Task prompt ->
Below is a listing; reproduce each line of it exactly.

---- Recorded data

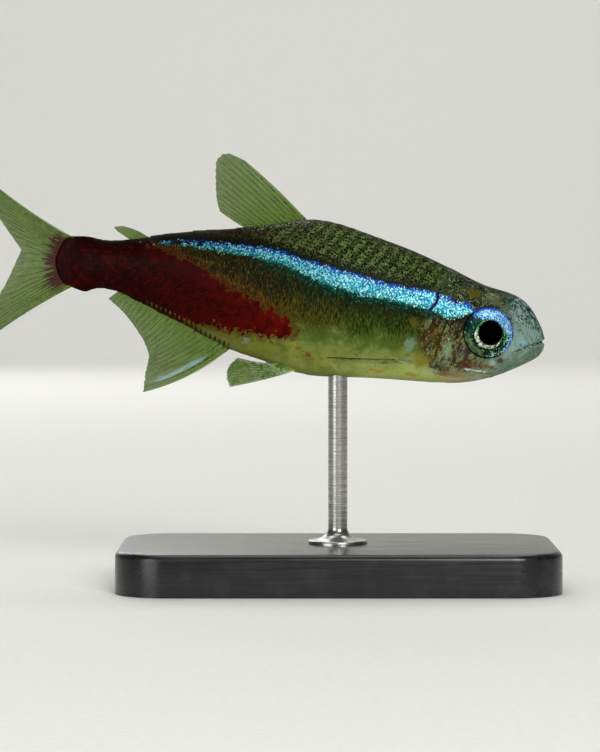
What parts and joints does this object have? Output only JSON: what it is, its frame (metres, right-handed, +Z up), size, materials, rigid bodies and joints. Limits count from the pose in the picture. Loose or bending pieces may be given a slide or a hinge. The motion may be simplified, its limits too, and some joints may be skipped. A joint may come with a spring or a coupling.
{
  "type": "neon tetra fish model",
  "caption": "Small freshwater fish at life size, swimming nose down with its tail swung to one side, held by a rod on a flat base.",
  "frame": {"origin": "middle of the underside of the stand's base, on the surface that it stands on", "axes": "+X towards the fish's head, +Z up, -Y out of the fish's right side, which the picture shows"},
  "size_m": [0.0344, 0.015, 0.0247],
  "materials": {
    "skin": "wet skin with small scales: olive back, bright blue-green stripe, red rear flank, pale belly",
    "fin_membrane": "thin clear membrane over fine greenish rays",
    "eye": "clear domed surface over a blue and green iris with a silver ring and a black pupil",
    "stand_black": "satin black acrylic",
    "stand_steel": "finely turned steel"
  },
  "bodies": {
    "root": {"head": "skin", "lower_jaw": "skin", "gill_cover_left": "skin", "gill_cover_right": "skin", "trunk": "skin", "tail_stalk": "skin", "dorsal_fin": "fin_membrane", "adipose_fin": "fin_membrane", "anal_fin": "fin_membrane", "caudal_fin_upper": "fin_membrane", "caudal_fin_lower": "fin_membrane", "pectoral_fin_left": "fin_membrane", "pectoral_fin_right": "fin_membrane", "pelvic_fin_left": "fin_membrane", "pelvic_fin_right": "fin_membrane", "eye_left": "eye", "eye_right": "eye", "stand_base": "stand_black", "stand_rod": "stand_steel"}
  },
  "joints": []
}
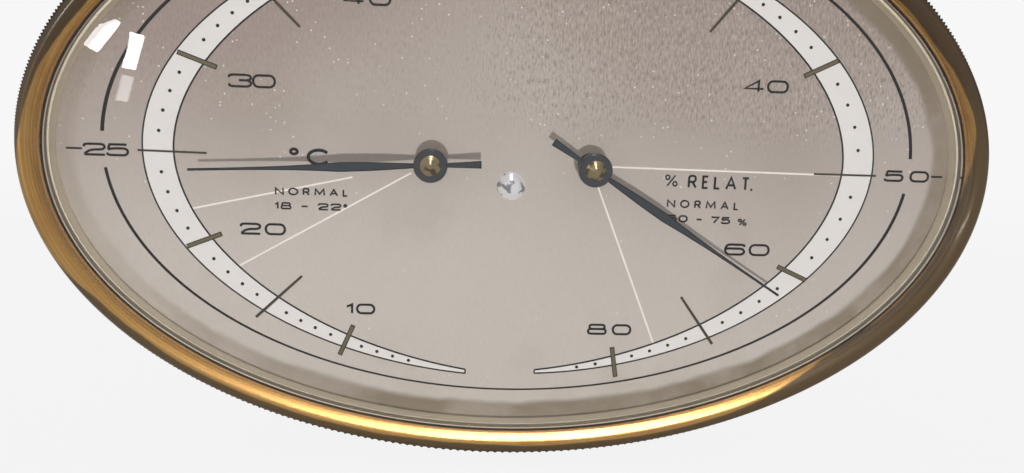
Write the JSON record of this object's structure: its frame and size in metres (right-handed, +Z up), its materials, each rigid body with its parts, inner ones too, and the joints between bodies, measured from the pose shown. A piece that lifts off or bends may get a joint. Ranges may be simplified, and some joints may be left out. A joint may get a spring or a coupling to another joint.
{
  "type": "thermo-hygrometer",
  "caption": "Oval desk thermo-hygrometer with a rolled brass bezel, domed crystal, twin pointers on a silvered dial and a folding rear strut.",
  "frame": {"origin": "on the table, under the middle of the part's box", "axes": "+X to the reader's right along the oval's length, +Y to the back, +Z up; the dial faces -Y"},
  "size_m": [0.162, 0.0642, 0.1034],
  "materials": {
    "bezel_brass": "polished, lightly tarnished",
    "milled_brass": "dark in the milling",
    "crystal": "clear, glossy",
    "gasket": "matt",
    "case_brass": "satin lacquered",
    "dial": "silvered, fine vertical grain",
    "screw_chrome": "polished",
    "bridge_brass": "satin",
    "spindle_brass": "turned",
    "hub_dark": "blackened",
    "pointer_blued": "blued",
    "bimetal": "rolled strip",
    "moisture_strip": "paper-faced strip",
    "steel": "plated",
    "strut_brass": "satin lacquered",
    "foot_rubber": "matt"
  },
  "bodies": {
    "root": {"bezel_ring": "bezel_brass", "milled_ring": "milled_brass", "crystal": "crystal", "crystal_gasket": "gasket", "spacer_ring": "case_brass", "dial_plate": "dial", "dial_screw": "screw_chrome", "bridge": "bridge_brass", "bridge_nut": "bridge_brass", "thermometer_bush": "bridge_brass", "hygrometer_bush": "bridge_brass", "case_shell": "case_brass", "back_cover": "case_brass", "back_screws": "bridge_brass", "strut_bracket": "strut_brass", "bracket_rivets": "bridge_brass", "strut_pin": "steel"},
    "thermometer_lever": {"thermometer_coil": "bimetal", "thermometer_adjuster": "steel", "thermometer_post": "bridge_brass"},
    "thermometer_needle": {"thermometer_spindle": "spindle_brass", "thermometer_hub": "hub_dark", "thermometer_pointer": "pointer_blued"},
    "hygrometer_lever": {"hygrometer_coil": "moisture_strip", "hygrometer_adjuster": "steel", "hygrometer_post": "bridge_brass"},
    "hygrometer_needle": {"hygrometer_spindle": "spindle_brass", "hygrometer_hub": "hub_dark", "hygrometer_pointer": "pointer_blued"},
    "leg": {"strut": "strut_brass", "strut_foot": "foot_rubber"}
  },
  "joints": [
    {"name": "thermometer_adjust", "type": "hinge", "parent": "root", "child": "thermometer_lever", "pos_m": [-0.01333, -0.01913, 0.0513], "axis": [0, 1, 0], "range_deg": [-12, 12]},
    {"name": "thermometer_turn", "type": "hinge", "parent": "thermometer_lever", "child": "thermometer_needle", "pos_m": [-0.01333, -0.01913, 0.0513], "axis": [0, 1, 0], "range_deg": [-98.8, 104], "stiffness_Nm_per_rad": 0.002},
    {"name": "hygrometer_adjust", "type": "hinge", "parent": "root", "child": "hygrometer_lever", "pos_m": [0.01333, -0.01913, 0.0513], "axis": [0, 1, 0], "range_deg": [-12, 12]},
    {"name": "hygrometer_turn", "type": "hinge", "parent": "hygrometer_lever", "child": "hygrometer_needle", "pos_m": [0.01333, -0.01913, 0.0513], "axis": [0, 1, 0], "range_deg": [-135.7, 71.1], "stiffness_Nm_per_rad": 0.002},
    {"name": "strut_fold", "type": "hinge", "parent": "root", "child": "leg", "pos_m": [0, 0.00427, 0.0657], "axis": [1, 0, 0], "range_deg": [-23.4, 0]}
  ]
}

--------

Task result ->
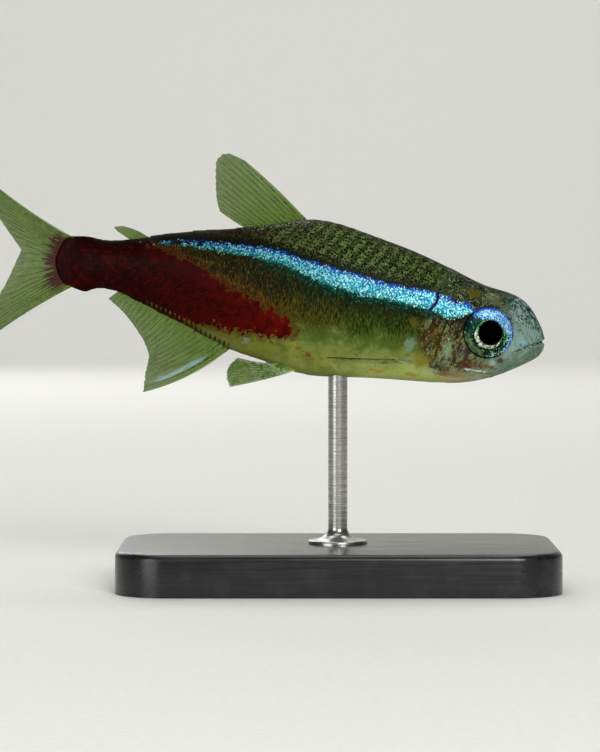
What parts and joints does this object have? Output only JSON: what it is, its frame (metres, right-handed, +Z up), size, materials, rigid bodies and joints. Limits count from the pose in the picture. Loose or bending pieces may be given a slide or a hinge. The motion may be simplified, its limits too, and some joints may be skipped. A joint may come with a spring or a coupling.
{
  "type": "neon tetra fish model",
  "caption": "Small freshwater fish at life size, swimming nose down with its tail swung to one side, held by a rod on a flat base.",
  "frame": {"origin": "middle of the underside of the stand's base, on the surface that it stands on", "axes": "+X towards the fish's head, +Z up, -Y out of the fish's right side, which the picture shows"},
  "size_m": [0.0344, 0.015, 0.0247],
  "materials": {
    "skin": "wet skin with small scales: olive back, bright blue-green stripe, red rear flank, pale belly",
    "fin_membrane": "thin clear membrane over fine greenish rays",
    "eye": "clear domed surface over a blue and green iris with a silver ring and a black pupil",
    "stand_black": "satin black acrylic",
    "stand_steel": "finely turned steel"
  },
  "bodies": {
    "root": {"head": "skin", "lower_jaw": "skin", "gill_cover_left": "skin", "gill_cover_right": "skin", "trunk": "skin", "tail_stalk": "skin", "dorsal_fin": "fin_membrane", "adipose_fin": "fin_membrane", "anal_fin": "fin_membrane", "caudal_fin_upper": "fin_membrane", "caudal_fin_lower": "fin_membrane", "pectoral_fin_left": "fin_membrane", "pectoral_fin_right": "fin_membrane", "pelvic_fin_left": "fin_membrane", "pelvic_fin_right": "fin_membrane", "eye_left": "eye", "eye_right": "eye", "stand_base": "stand_black", "stand_rod": "stand_steel"}
  },
  "joints": []
}
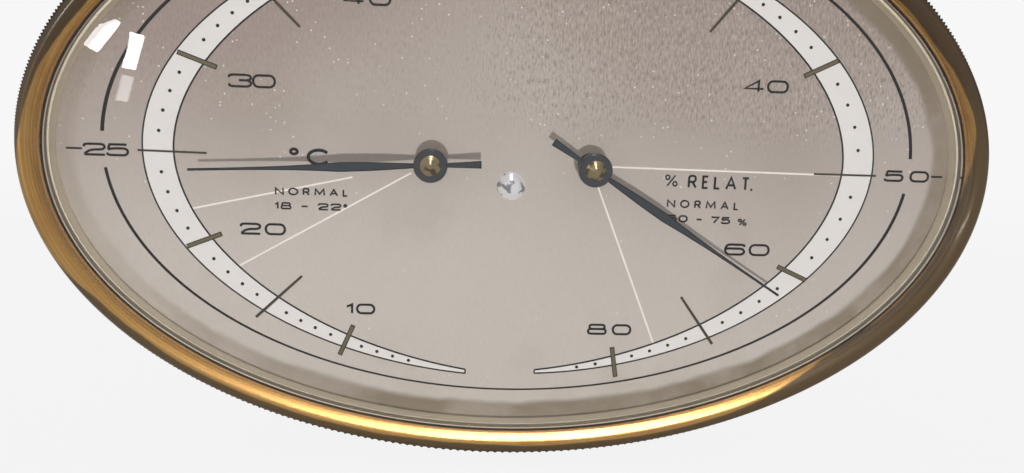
Write the JSON record of this object's structure: its frame and size in metres (right-handed, +Z up), its materials, each rigid body with its parts, inner ones too, and the joints between bodies, measured from the pose shown. A piece that lifts off or bends may get a joint. Ranges may be simplified, and some joints may be left out. A joint may get a spring or a coupling to another joint.
{
  "type": "thermo-hygrometer",
  "caption": "Oval desk thermo-hygrometer with a rolled brass bezel, domed crystal, twin pointers on a silvered dial and a folding rear strut.",
  "frame": {"origin": "on the table, under the middle of the part's box", "axes": "+X to the reader's right along the oval's length, +Y to the back, +Z up; the dial faces -Y"},
  "size_m": [0.162, 0.0642, 0.1034],
  "materials": {
    "bezel_brass": "polished, lightly tarnished",
    "milled_brass": "dark in the milling",
    "crystal": "clear, glossy",
    "gasket": "matt",
    "case_brass": "satin lacquered",
    "dial": "silvered, fine vertical grain",
    "screw_chrome": "polished",
    "bridge_brass": "satin",
    "spindle_brass": "turned",
    "hub_dark": "blackened",
    "pointer_blued": "blued",
    "bimetal": "rolled strip",
    "moisture_strip": "paper-faced strip",
    "steel": "plated",
    "strut_brass": "satin lacquered",
    "foot_rubber": "matt"
  },
  "bodies": {
    "root": {"bezel_ring": "bezel_brass", "milled_ring": "milled_brass", "crystal": "crystal", "crystal_gasket": "gasket", "spacer_ring": "case_brass", "dial_plate": "dial", "dial_screw": "screw_chrome", "bridge": "bridge_brass", "bridge_nut": "bridge_brass", "thermometer_bush": "bridge_brass", "hygrometer_bush": "bridge_brass", "case_shell": "case_brass", "back_cover": "case_brass", "back_screws": "bridge_brass", "strut_bracket": "strut_brass", "bracket_rivets": "bridge_brass", "strut_pin": "steel"},
    "thermometer_lever": {"thermometer_coil": "bimetal", "thermometer_adjuster": "steel", "thermometer_post": "bridge_brass"},
    "thermometer_needle": {"thermometer_spindle": "spindle_brass", "thermometer_hub": "hub_dark", "thermometer_pointer": "pointer_blued"},
    "hygrometer_lever": {"hygrometer_coil": "moisture_strip", "hygrometer_adjuster": "steel", "hygrometer_post": "bridge_brass"},
    "hygrometer_needle": {"hygrometer_spindle": "spindle_brass", "hygrometer_hub": "hub_dark", "hygrometer_pointer": "pointer_blued"},
    "leg": {"strut": "strut_brass", "strut_foot": "foot_rubber"}
  },
  "joints": [
    {"name": "thermometer_adjust", "type": "hinge", "parent": "root", "child": "thermometer_lever", "pos_m": [-0.01333, -0.01913, 0.0513], "axis": [0, 1, 0], "range_deg": [-12, 12]},
    {"name": "thermometer_turn", "type": "hinge", "parent": "thermometer_lever", "child": "thermometer_needle", "pos_m": [-0.01333, -0.01913, 0.0513], "axis": [0, 1, 0], "range_deg": [-98.8, 104], "stiffness_Nm_per_rad": 0.002},
    {"name": "hygrometer_adjust", "type": "hinge", "parent": "root", "child": "hygrometer_lever", "pos_m": [0.01333, -0.01913, 0.0513], "axis": [0, 1, 0], "range_deg": [-12, 12]},
    {"name": "hygrometer_turn", "type": "hinge", "parent": "hygrometer_lever", "child": "hygrometer_needle", "pos_m": [0.01333, -0.01913, 0.0513], "axis": [0, 1, 0], "range_deg": [-135.7, 71.1], "stiffness_Nm_per_rad": 0.002},
    {"name": "strut_fold", "type": "hinge", "parent": "root", "child": "leg", "pos_m": [0, 0.00427, 0.0657], "axis": [1, 0, 0], "range_deg": [-23.4, 0]}
  ]
}